Output every line below without omitting or altering anything.

#### Data segment
— BEGIN —

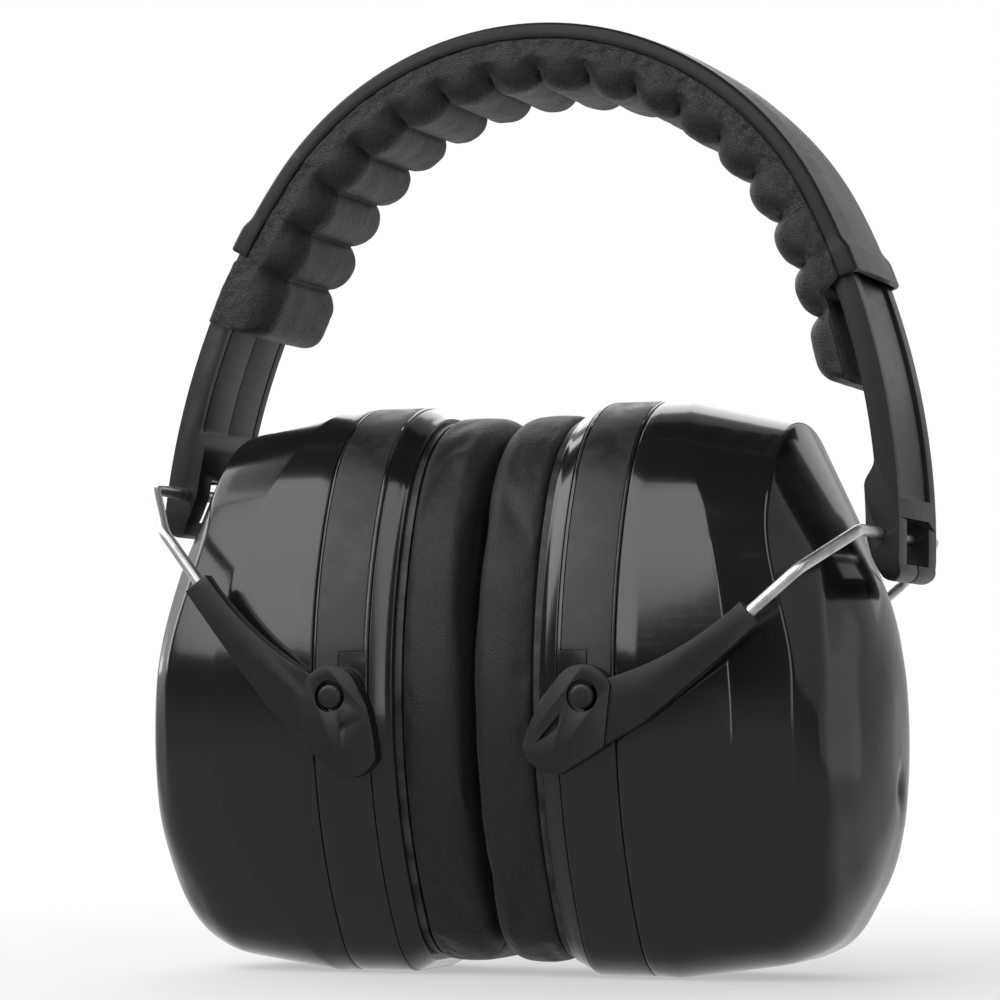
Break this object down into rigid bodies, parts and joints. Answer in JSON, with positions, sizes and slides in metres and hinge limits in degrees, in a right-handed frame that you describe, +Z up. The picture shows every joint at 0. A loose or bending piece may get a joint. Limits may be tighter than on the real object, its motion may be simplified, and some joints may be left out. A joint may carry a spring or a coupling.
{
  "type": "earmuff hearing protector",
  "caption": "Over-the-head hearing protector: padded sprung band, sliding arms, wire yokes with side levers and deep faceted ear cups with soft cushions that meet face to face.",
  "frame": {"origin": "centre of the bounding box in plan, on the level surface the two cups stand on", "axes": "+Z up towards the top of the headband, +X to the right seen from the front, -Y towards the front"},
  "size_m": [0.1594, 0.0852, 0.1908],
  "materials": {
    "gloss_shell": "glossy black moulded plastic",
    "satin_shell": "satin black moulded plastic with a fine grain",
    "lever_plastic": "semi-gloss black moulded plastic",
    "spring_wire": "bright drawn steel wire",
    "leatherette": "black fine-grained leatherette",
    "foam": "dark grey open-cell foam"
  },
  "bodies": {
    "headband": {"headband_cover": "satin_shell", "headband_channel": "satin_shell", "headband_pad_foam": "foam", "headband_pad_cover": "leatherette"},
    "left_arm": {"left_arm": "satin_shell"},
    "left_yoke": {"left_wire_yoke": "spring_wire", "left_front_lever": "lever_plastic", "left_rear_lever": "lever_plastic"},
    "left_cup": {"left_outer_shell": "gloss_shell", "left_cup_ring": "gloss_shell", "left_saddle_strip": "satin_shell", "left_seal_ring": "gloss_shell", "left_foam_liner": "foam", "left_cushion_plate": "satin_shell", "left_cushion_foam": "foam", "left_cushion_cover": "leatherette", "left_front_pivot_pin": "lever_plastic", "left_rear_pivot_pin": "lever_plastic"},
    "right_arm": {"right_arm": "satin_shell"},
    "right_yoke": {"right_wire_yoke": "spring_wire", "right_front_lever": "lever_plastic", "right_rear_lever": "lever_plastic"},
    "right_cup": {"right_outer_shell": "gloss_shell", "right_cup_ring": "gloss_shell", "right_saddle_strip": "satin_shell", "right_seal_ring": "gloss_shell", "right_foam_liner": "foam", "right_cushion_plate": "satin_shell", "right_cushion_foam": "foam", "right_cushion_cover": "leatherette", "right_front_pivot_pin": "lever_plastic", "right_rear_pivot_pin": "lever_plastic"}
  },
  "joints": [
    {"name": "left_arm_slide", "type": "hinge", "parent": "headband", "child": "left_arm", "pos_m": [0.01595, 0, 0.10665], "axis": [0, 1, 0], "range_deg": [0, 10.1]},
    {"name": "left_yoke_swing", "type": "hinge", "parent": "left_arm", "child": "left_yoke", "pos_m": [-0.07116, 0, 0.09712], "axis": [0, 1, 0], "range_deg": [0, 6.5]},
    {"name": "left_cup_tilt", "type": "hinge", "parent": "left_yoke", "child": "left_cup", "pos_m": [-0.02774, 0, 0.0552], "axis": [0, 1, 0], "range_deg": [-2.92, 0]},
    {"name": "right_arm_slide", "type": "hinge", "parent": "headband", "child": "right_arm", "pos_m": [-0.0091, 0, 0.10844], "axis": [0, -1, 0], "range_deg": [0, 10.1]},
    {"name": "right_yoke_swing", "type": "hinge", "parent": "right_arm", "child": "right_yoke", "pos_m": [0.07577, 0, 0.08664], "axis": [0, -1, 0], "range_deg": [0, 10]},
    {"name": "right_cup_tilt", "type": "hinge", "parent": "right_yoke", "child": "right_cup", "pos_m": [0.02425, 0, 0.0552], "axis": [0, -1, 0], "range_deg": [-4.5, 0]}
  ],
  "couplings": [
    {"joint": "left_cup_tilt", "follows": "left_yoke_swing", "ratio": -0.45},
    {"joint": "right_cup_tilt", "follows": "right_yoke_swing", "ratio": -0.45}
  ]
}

— END —

#### Written answer
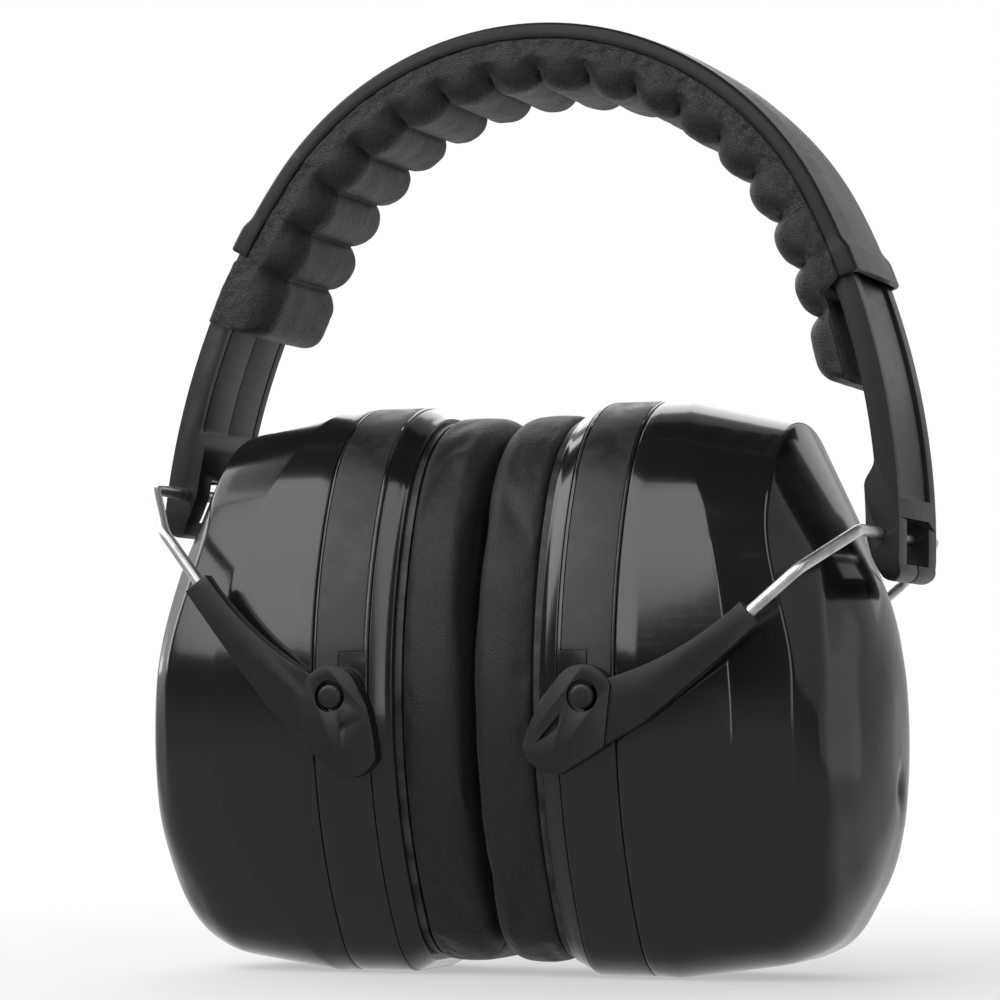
Break this object down into rigid bodies, parts and joints. Answer in JSON, with positions, sizes and slides in metres and hinge limits in degrees, in a right-handed frame that you describe, +Z up. The picture shows every joint at 0. A loose or bending piece may get a joint. Limits may be tighter than on the real object, its motion may be simplified, and some joints may be left out. A joint may carry a spring or a coupling.
{
  "type": "earmuff hearing protector",
  "caption": "Over-the-head hearing protector: padded sprung band, sliding arms, wire yokes with side levers and deep faceted ear cups with soft cushions that meet face to face.",
  "frame": {"origin": "centre of the bounding box in plan, on the level surface the two cups stand on", "axes": "+Z up towards the top of the headband, +X to the right seen from the front, -Y towards the front"},
  "size_m": [0.1594, 0.0852, 0.1908],
  "materials": {
    "gloss_shell": "glossy black moulded plastic",
    "satin_shell": "satin black moulded plastic with a fine grain",
    "lever_plastic": "semi-gloss black moulded plastic",
    "spring_wire": "bright drawn steel wire",
    "leatherette": "black fine-grained leatherette",
    "foam": "dark grey open-cell foam"
  },
  "bodies": {
    "headband": {"headband_cover": "satin_shell", "headband_channel": "satin_shell", "headband_pad_foam": "foam", "headband_pad_cover": "leatherette"},
    "left_arm": {"left_arm": "satin_shell"},
    "left_yoke": {"left_wire_yoke": "spring_wire", "left_front_lever": "lever_plastic", "left_rear_lever": "lever_plastic"},
    "left_cup": {"left_outer_shell": "gloss_shell", "left_cup_ring": "gloss_shell", "left_saddle_strip": "satin_shell", "left_seal_ring": "gloss_shell", "left_foam_liner": "foam", "left_cushion_plate": "satin_shell", "left_cushion_foam": "foam", "left_cushion_cover": "leatherette", "left_front_pivot_pin": "lever_plastic", "left_rear_pivot_pin": "lever_plastic"},
    "right_arm": {"right_arm": "satin_shell"},
    "right_yoke": {"right_wire_yoke": "spring_wire", "right_front_lever": "lever_plastic", "right_rear_lever": "lever_plastic"},
    "right_cup": {"right_outer_shell": "gloss_shell", "right_cup_ring": "gloss_shell", "right_saddle_strip": "satin_shell", "right_seal_ring": "gloss_shell", "right_foam_liner": "foam", "right_cushion_plate": "satin_shell", "right_cushion_foam": "foam", "right_cushion_cover": "leatherette", "right_front_pivot_pin": "lever_plastic", "right_rear_pivot_pin": "lever_plastic"}
  },
  "joints": [
    {"name": "left_arm_slide", "type": "hinge", "parent": "headband", "child": "left_arm", "pos_m": [0.01595, 0, 0.10665], "axis": [0, 1, 0], "range_deg": [0, 10.1]},
    {"name": "left_yoke_swing", "type": "hinge", "parent": "left_arm", "child": "left_yoke", "pos_m": [-0.07116, 0, 0.09712], "axis": [0, 1, 0], "range_deg": [0, 6.5]},
    {"name": "left_cup_tilt", "type": "hinge", "parent": "left_yoke", "child": "left_cup", "pos_m": [-0.02774, 0, 0.0552], "axis": [0, 1, 0], "range_deg": [-2.92, 0]},
    {"name": "right_arm_slide", "type": "hinge", "parent": "headband", "child": "right_arm", "pos_m": [-0.0091, 0, 0.10844], "axis": [0, -1, 0], "range_deg": [0, 10.1]},
    {"name": "right_yoke_swing", "type": "hinge", "parent": "right_arm", "child": "right_yoke", "pos_m": [0.07577, 0, 0.08664], "axis": [0, -1, 0], "range_deg": [0, 10]},
    {"name": "right_cup_tilt", "type": "hinge", "parent": "right_yoke", "child": "right_cup", "pos_m": [0.02425, 0, 0.0552], "axis": [0, -1, 0], "range_deg": [-4.5, 0]}
  ],
  "couplings": [
    {"joint": "left_cup_tilt", "follows": "left_yoke_swing", "ratio": -0.45},
    {"joint": "right_cup_tilt", "follows": "right_yoke_swing", "ratio": -0.45}
  ]
}